Elder Benson adds: “We honor these partners because their devotion to correct principles overshadowed their devotion to popularity, party, or personalities.

Related to the sentiment, Elder Benson also relays some principles that it would be good to keep in mind during this presidential election year. Quoting J. Reuben Clark saying :

God provided that in this land of liberty, our political allegiance shall run not to individuals, that is, to government officials, no matter how great or how small they may be. Under His plan our allegiance and the only allegiance we owe as citizens or denizens of the United States, runs to our inspired Constitution which God himself set up. So runs the oath of office of those who participate in government. A certain loyalty we do owe to the office which a man holds, but even here we owe just by reason of our citizenship, no loyalty to the man himself. In other countries it is to the individual that allegiance runs. This principle of allegiance to the Constitution is basic to our freedom. It is one of the great principles that distinguishes this ‘land of liberty’ from other countries.

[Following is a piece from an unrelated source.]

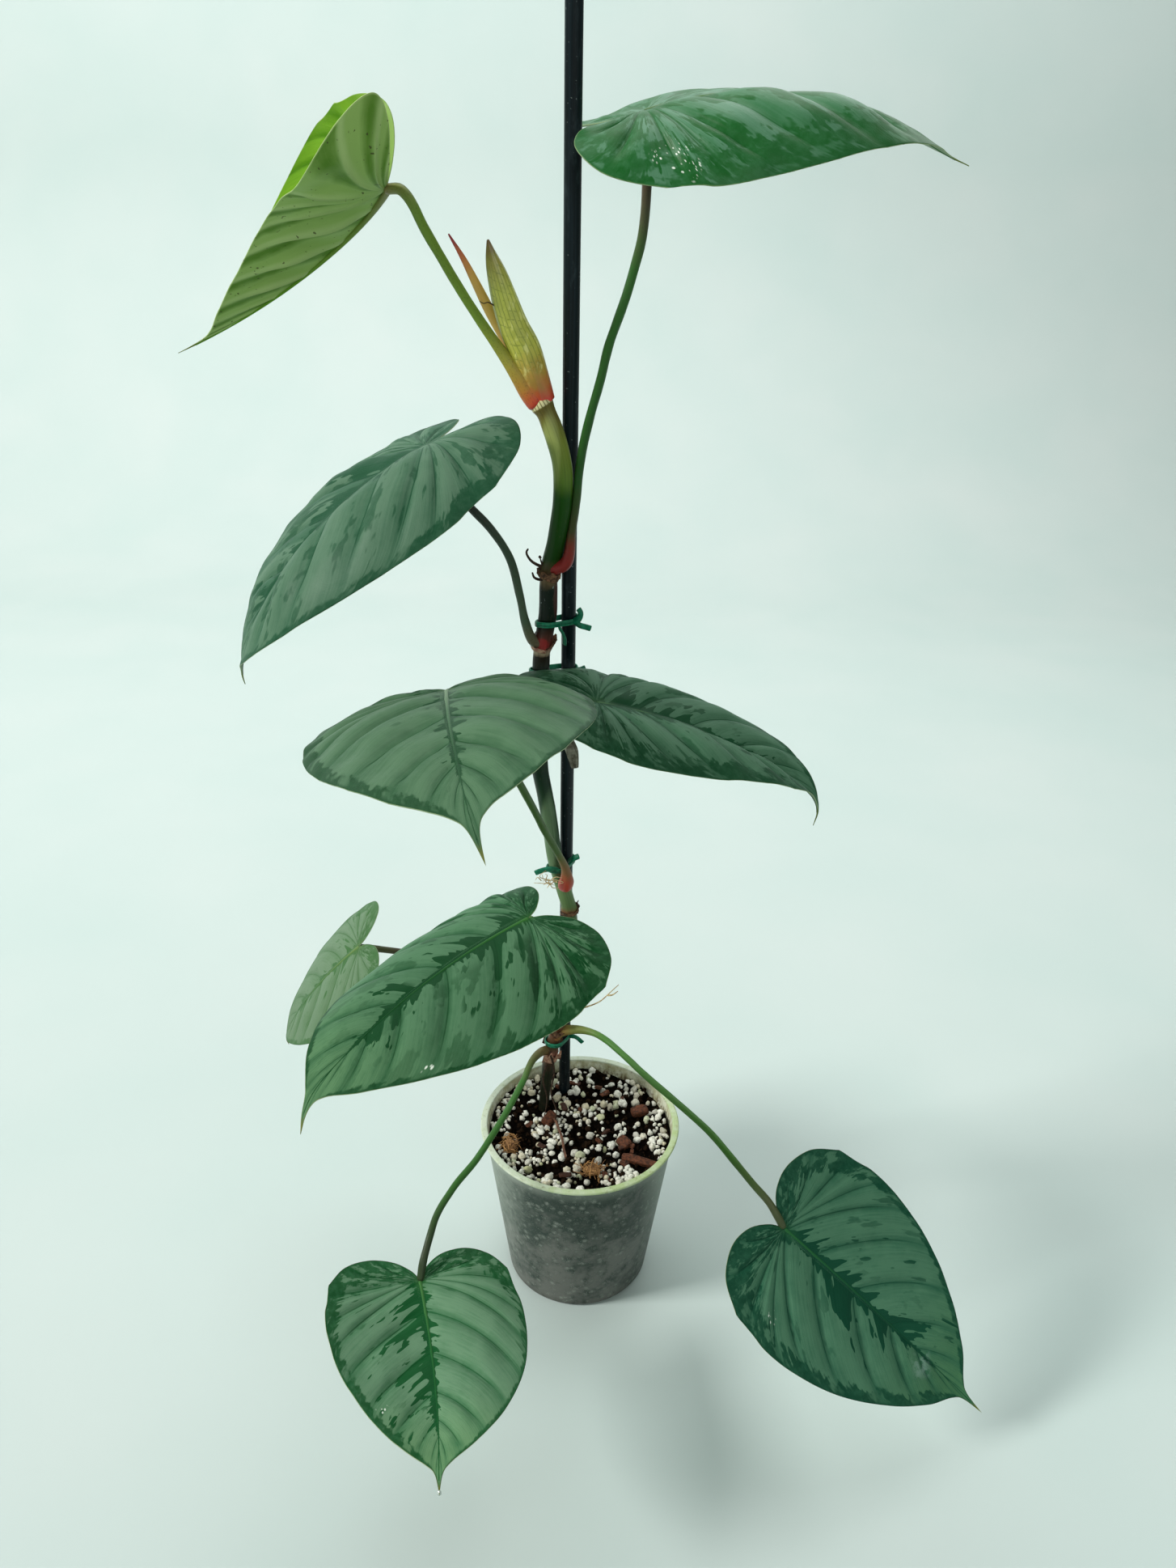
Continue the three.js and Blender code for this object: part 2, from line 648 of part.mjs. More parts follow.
function bladeSolid(leaf) {
  const { rows, columns, thickness } = BLADE;
  const axes = bladeAxes(leaf);
  const midrib = midribProfile(leaf);
  const tops = [];
  const bottoms = [];
  const seen = new Map();
  const cornerAt = (side, row, column) => {
    const v = Math.sin((Math.PI / 2) * (column / columns)); // finer towards the edge, where veins turn up
    const { point, normal, keel } = bladePoint(leaf, axes, midrib, side, row, v);
    const key = point.toArray().map((value) => value.toFixed(3)).join();
    if (!seen.has(key)) {
      seen.set(key, tops.length);
      tops.push(point.clone().addScaledVector(normal, thickness / 2));
      bottoms.push(point.clone().addScaledVector(normal, -thickness / 2 - keel));
    }
    return seen.get(key);
  };
  const corners = {};
  for (const side of [-1, 1]) {
    corners[side] = [];
    for (let row = 0; row <= rows; row += 1) {
      corners[side].push([...Array(columns + 1).keys()].map((column) => cornerAt(side, row, column)));
    }
  }
  const count = tops.length;
  const index = [];
  const bothFaces = (a, b, c) => {
    if (a === b || b === c || c === a) return;
    index.push(a, b, c, a + count, c + count, b + count);
  };
  for (const side of [-1, 1]) {
    for (let row = 0; row < rows; row += 1) {
      const [near, far] = [corners[side][row], corners[side][row + 1]];
      for (let column = 0; column < columns; column += 1) {
        const quad = [near[column], near[column + 1], far[column + 1], far[column]];
        if (side < 0) quad.reverse();
        bothFaces(quad[0], quad[1], quad[2]);
        bothFaces(quad[0], quad[2], quad[3]);
      }
    }
  }
  const edge = [
    ...corners[1].map((line) => line[columns]),
    ...corners[-1].map((line) => line[columns]).reverse().slice(1),
  ];
  edge.forEach((p, k) => {
    const q = edge[(k + 1) % edge.length];
    if (p !== q) index.push(q, p, p + count, q, p + count, q + count);
  });
  const positions = [...tops, ...bottoms].flatMap((p) => p.toArray());
  return solidOf(
    new THREE.BufferGeometry()
      .setAttribute("position", new THREE.BufferAttribute(new Float32Array(positions), 3))
      .setIndex(index),
  );
}

function stalkSolid(leaf, grow = 0) {
  const { up } = bladeAxes(leaf);
  const end = vec(leaf.joint).addScaledVector(up, -STALK.endSunk);
  const centres = centresAlong([...leaf.stalk, end.toArray()], STALK.step);
  const halfWidths = centres.map((_, k) => {
    const slimmed = THREE.MathUtils.smoothstep(k * STALK.step, 0, STALK.swellLength);
    return THREE.MathUtils.lerp(leaf.baseRadius, STALK.radius, slimmed) + grow;
  });
  return solidOf(tube(centres, halfWidths, STALK.sides));
}

function leafSolid(leaf) {
  return mainBody(bladeSolid(leaf).add(stalkSolid(leaf)).subtract(stemSolid(GAP)));
}

// Sheath round the next shoot, and the pointed bract behind it

function pointedTube(spec) {
  const centres = centresAlong(spec.path, 6);
  const halfWidths = centres.map((_, k) => stepped(spec.halfWidths, k / (centres.length - 1)));
  return { centres, halfWidths };
}

function sheathSolid(grow = 0) {
  const { centres, halfWidths } = pointedTube(SHEATH);
  return solidOf(tube(centres, halfWidths.map((w) => w + grow), SHEATH.sides, SHEATH.flatness))
    .subtract(stemSolid(GAP))
    .subtract(stalkSolid(LEAVES.leaf_1, GAP));
}

function bractSolid() {
  const { centres, halfWidths } = pointedTube(BRACT);
  return mainBody(
    solidOf(tube(centres, halfWidths, BRACT.sides, BRACT.flatness))
      .subtract(stemSolid(GAP))
      .subtract(sheathSolid(GAP))
      .subtract(stalkSolid(LEAVES.leaf_1, GAP)),
  );
}

function dryBractSolid() {
  const { centres, halfWidths } = pointedTube(DRY_BRACT);
  return mainBody(
    solidOf(tube(centres, halfWidths, DRY_BRACT.sides, DRY_BRACT.flatness))
      .subtract(stemSolid(GAP))
      .subtract(stalkSolid(LEAVES.leaf_5, GAP)),
  );
}

// Ties: a band round stem and stake together, with free ends

const stemCurve = new THREE.CatmullRomCurve3(STEM.path.map(vec), false, "centripetal");
const stemCentres = stemCurve.getSpacedPoints(600);
const stemAxisAt = (z) => stemCentres.find((p) => p.z >= z);

// The line round two circles that a stretched band would take.
function bandLine(circles, grow) {
  return [...Array(TIE.corners).keys()].map((k) => {
    const turn = (2 * Math.PI * k) / TIE.corners;
    const out = new THREE.Vector2(Math.cos(turn), Math.sin(turn));
    const reach = circles.map(({ centre, radius }) => centre.dot(out) + radius);
    const { centre, radius } = circles[reach[0] > reach[1] ? 0 : 1];
    return centre.clone().addScaledVector(out, radius + grow);
  });
}

function tieSolid({ z, slant, tails }) {
  const stake = stakeAxisAt(z);
  const stem = stemAxisAt(z);
  const circles = [
    { centre: new THREE.Vector2(stake.x, stake.y), radius: STAKE.radius + GAP + TIE.slack },
    { centre: new THREE.Vector2(stem.x, stem.y), radius: STEM.radiusHigh + GAP + TIE.slack },
  ];
  const band = new THREE.Shape(bandLine(circles, TIE.thickness));
  band.holes.push(new THREE.Path(bandLine(circles, 0)));
  const geometry = new THREE.ExtrudeGeometry(band, { depth: TIE.height, bevelEnabled: false });
  geometry.translate(-stake.x, 0, -TIE.height / 2).scale(1 / Math.cos(rad(slant)), 1, 1);
  const ring = solidOf(geometry.rotateY(-rad(slant)).translate(stake.x, 0, z));
  const ends = tails.map((tail) => {
    const route = tail.map((p) => vec(p).add(stake).toArray());
    const centres = centresAlong(route, 4);
    return solidOf(tube(centres, centres.map(() => TIE.tailRadius), TIE.tailSides));
  });
  return mainBody(wasm.Manifold.union([ring, ...ends]).subtract(stakeSolid(GAP)).subtract(stemSolid(GAP)));
}

// The whole plant

const plant = new THREE.Group();

function add(name, solid, [color, roughness]) {
  const material = new THREE.MeshStandardMaterial({ color, roughness, metalness: 0 });
  const mesh = new THREE.Mesh(geometryOf(solid), material);
  mesh.name = name;
  plant.add(mesh);
}

add("pot", potSolid(), LOOKS.pot);
add("potting_mix", mixSolid(), LOOKS.mix);
add("stake", stakeSolid(), LOOKS.stake);
add("stem", stemWithRoots(), LOOKS.stem);
for (const [name, leaf] of Object.entries(LEAVES)) {
  add(name, leafSolid(leaf), name === "leaf_1" ? LOOKS.newLeaf : LOOKS.leaf);
}
add("sheath", mainBody(sheathSolid()), LOOKS.sheath);
add("bract", bractSolid(), LOOKS.bract);
add("dry_bract", dryBractSolid(), LOOKS.dryBract);
for (const [name, tie] of Object.entries(TIES)) add(name, tieSolid(tie), LOOKS.tie);

export default plant;
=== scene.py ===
import itertools
import math
from types import SimpleNamespace

import bmesh
import bpy
import numpy as np
from mathutils import Matrix, Vector


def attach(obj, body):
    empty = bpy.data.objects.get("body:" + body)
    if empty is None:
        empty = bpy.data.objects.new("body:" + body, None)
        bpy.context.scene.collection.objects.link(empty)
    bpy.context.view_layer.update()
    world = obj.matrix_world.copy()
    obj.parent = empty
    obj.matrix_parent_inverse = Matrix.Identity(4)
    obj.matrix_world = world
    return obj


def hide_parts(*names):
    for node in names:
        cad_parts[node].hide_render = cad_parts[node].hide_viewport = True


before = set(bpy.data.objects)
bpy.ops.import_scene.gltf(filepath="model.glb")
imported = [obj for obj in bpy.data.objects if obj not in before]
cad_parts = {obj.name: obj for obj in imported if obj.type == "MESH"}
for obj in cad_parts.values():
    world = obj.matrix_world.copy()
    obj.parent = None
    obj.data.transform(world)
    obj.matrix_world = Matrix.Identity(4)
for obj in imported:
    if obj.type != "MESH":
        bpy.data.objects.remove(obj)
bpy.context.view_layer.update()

MM = 0.001

# Dimensions shared with the CAD part

GAP = 0.4  # clearance between pieces that touch
POT = dict(height=127, rim=70, neck=66.8, base=51, base_round=4, wall=1.4, floor=2, lip=2)
DRAIN = dict(count=6, ring=34, radius=4)
MIX_LEVEL = 118
STAKE = dict(
    radius=4, length=750, point=15, point_radius=0.8, point_z=50, entry=(-12.2, 42.9, 115),
)
STAKE_LEAN = (0.1, 8.7)  # degrees to the right and forward
STEM_PATH = [
    (-30, 24, 82), (-27, 26, 115), (-25, 26, 140), (-23, 25, 160), (-18, 22, 186), (-13, 17.5, 210),
    (-11, 12, 245), (-9, 4.5, 294), (-14, 1.5, 318), (-19, 0.5, 338), (-22, 0, 362), (-25, -3, 384),
    (-28, -6, 404), (-28, -12, 442), (-27, -16, 468), (-26, -18, 483), (-23, -21, 503),
    (-22, -25, 528), (-18, -31, 546), (-15, -36.5, 567), (-15, -39.5, 585), (-18, -40, 598),
    (-23, -40, 611), (-27, -40, 618),
]
STEM_RADII = (4.5, 5)  # at the foot and at the top
STEM_NODES = [168, 187, 200, 215, 299, 440, 484, 528, 615]
HALF_OUTLINE = np.array([
    (0, 0), (0.07, -0.42), (0.24, -0.86), (0.48, -1.0), (0.74, -0.7), (0.93, 0), (1, 0.17),
    (0.965, 0.34), (0.84, 0.52), (0.6, 0.71), (0.33, 0.86), (0.11, 0.945), (0.035, 0.99),
    (0, 1.075),
])
ROWS = 20  # the outline of a half blade is read at rows from the joint, 0, to the tip
TIP = 1.075  # end of the drip tip, in blade lengths
FIRST_VEIN = 0.37  # veins that meet the edge behind this place start at the joint
VEIN_CROWDING = 1.3  # how much closer together the veins start near the joint
VEIN_SWEEP, VEIN_UPTURN = 1.15, 0.45  # how the veins bend forward on their way to the edge
STALK_RADIUS, STALK_SWELL = 2.2, 38  # radius, and length of the swollen base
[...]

He also quotes former U.S. President Theodore Roosevelt:

Patriotism means to stand by the country. It does not mean to stand by the President or any other public official save exactly to the degree in which he himself stands by the country. … Every man who parrots the cry of ‘stand by the President’ without adding the proviso ‘so far as he serves the Republic’ takes an attitude as essentially unmanly as that of any Stuart royalist who championed the doctrine that the King could do no wrong. No self-respecting and intelligent free man could take such an attitude.

Elder Benson encouraged us to “pray for our civic leaders and encourage them in righteousness.

I have focused on specific parts of Elder Benson’s 1972 discourse, but his primary message was about four “civic standards” that latter-day saints should consult in their civic and political efforts. I encourage you to take some time to read the whole talk.